そこで、食事場所を変えてみると安心できる可能性もあります。
また、ケージ内で食事をしている場合、フードアグレッシブの度合いがひどくなって、飼い主さんがケージに近づくだけで怒ってしまうというケースも考えられます。
こうなるとケージの中が犬にとっては安心できない場所になっているのかもしれません。
食事場所が原因の可能性も考えて、ときどき違う場所で与えるのもいいでしょう。
◆そもそも食事中にちょっかいを出すのをやめる
愛するペットは、どんなときでも可愛いものですよね。
迎えたばかりのときには、とにかく抱っこしたり撫でたりなどスキンシップをしたくなるかもしれません。
愛犬がエサを食べている姿さえ可愛いですから、ついつい頭を撫でたり食器の近くへと“手”を出すこともあるでしょう。
しかし、犬にとっては、それが飼い主さんからの愛情とは分かりません。
むしろ、「大事な食事タイムにちょっかいをかけてくる不快な手」と認識し、それが関係性の悪化にもつながる可能性もあるでしょう。
まとめ
今回はフードアグレッシブについて詳しくお伝えしてきました。
愛するペットには、美味しいごはんをリラックスして食べてもらいたいものですよね。
しかし、フードアグレッシブによって荒々しい気分のまま食べる子もいます。
本来であれば、「おいしい食事ができる楽しい時間」のはずなのに、飼い主さんをも敵視している愛犬を見るのはとても悲しいことです。
フードアグレッシブは犬の本能的なものなので、子犬のときにその傾向が見られる子もいます。
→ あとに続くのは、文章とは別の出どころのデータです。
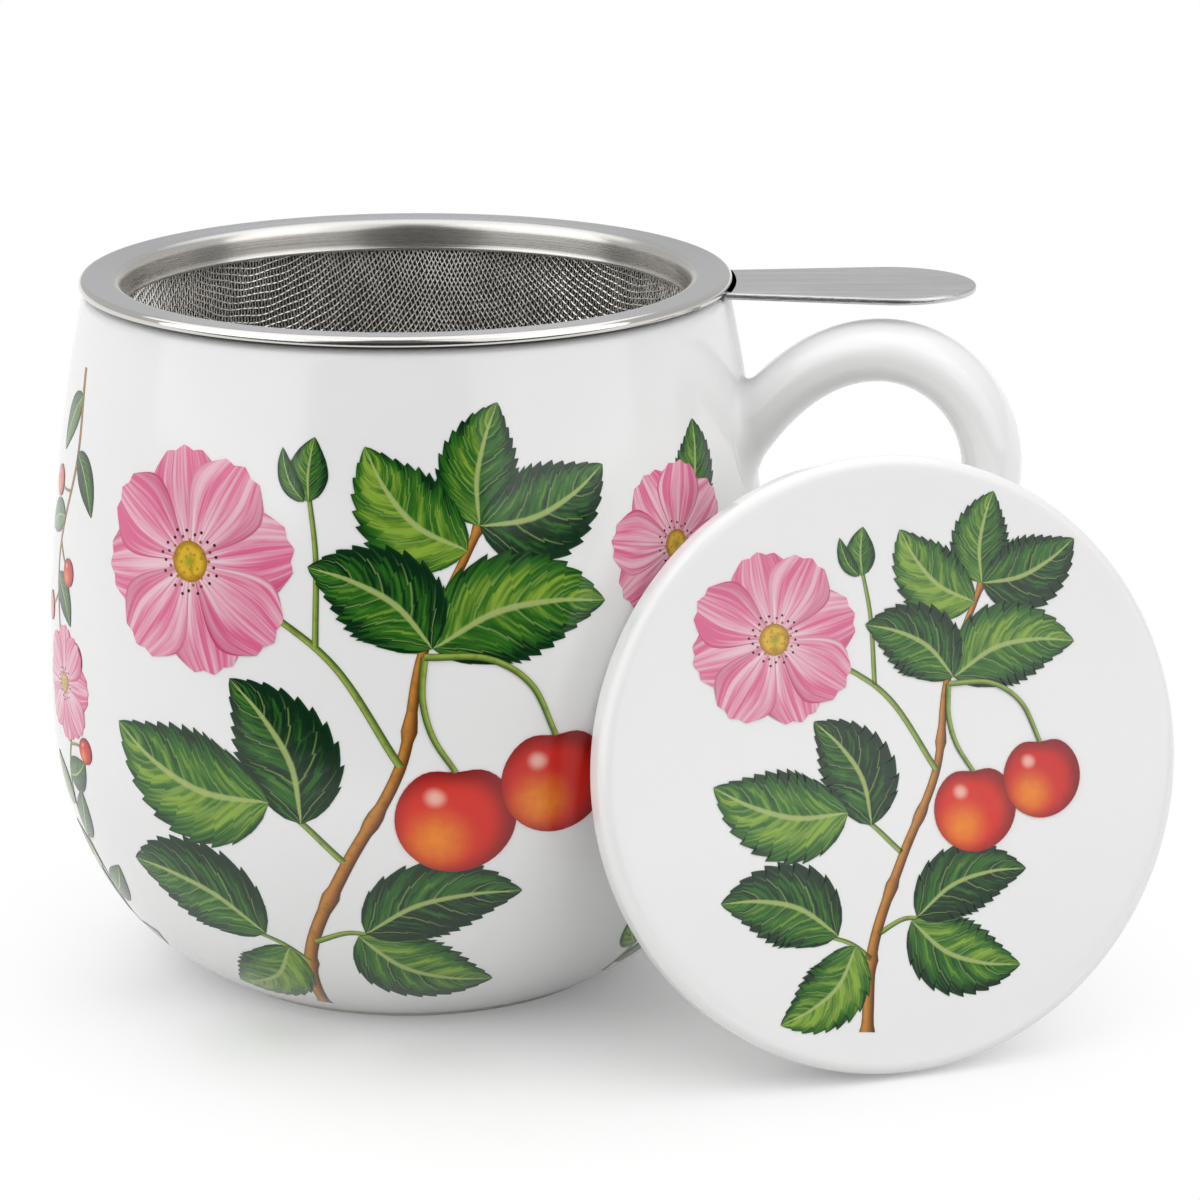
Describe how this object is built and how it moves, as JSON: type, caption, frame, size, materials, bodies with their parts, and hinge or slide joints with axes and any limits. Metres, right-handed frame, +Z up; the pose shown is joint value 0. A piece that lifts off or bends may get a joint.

ただ、「子犬だから」と放置するとひどくなり、食事中以外でも攻撃性が高まる可能性にもつながります。
なるべく早めに対策することは愛犬の幸せのためでもあります。
だからと言ってすぐに直るものではないため、原因を探りながら長期的な目線で改善を試みなければいけないかもしれません。
「フードアグレッシブを直さなければ!」という飼い主さんの強い思いが、逆に愛犬の不安を煽ってしまう可能性もあります。
飼い主さんが焦ってピリピリすると犬との関係性をも壊しかねません。
まずは、フードアグレッシブについての知識を深め、「どうやったら愛犬が幸せな食事を食べられるか」を家族間で話し合ってはいかがでしょうか。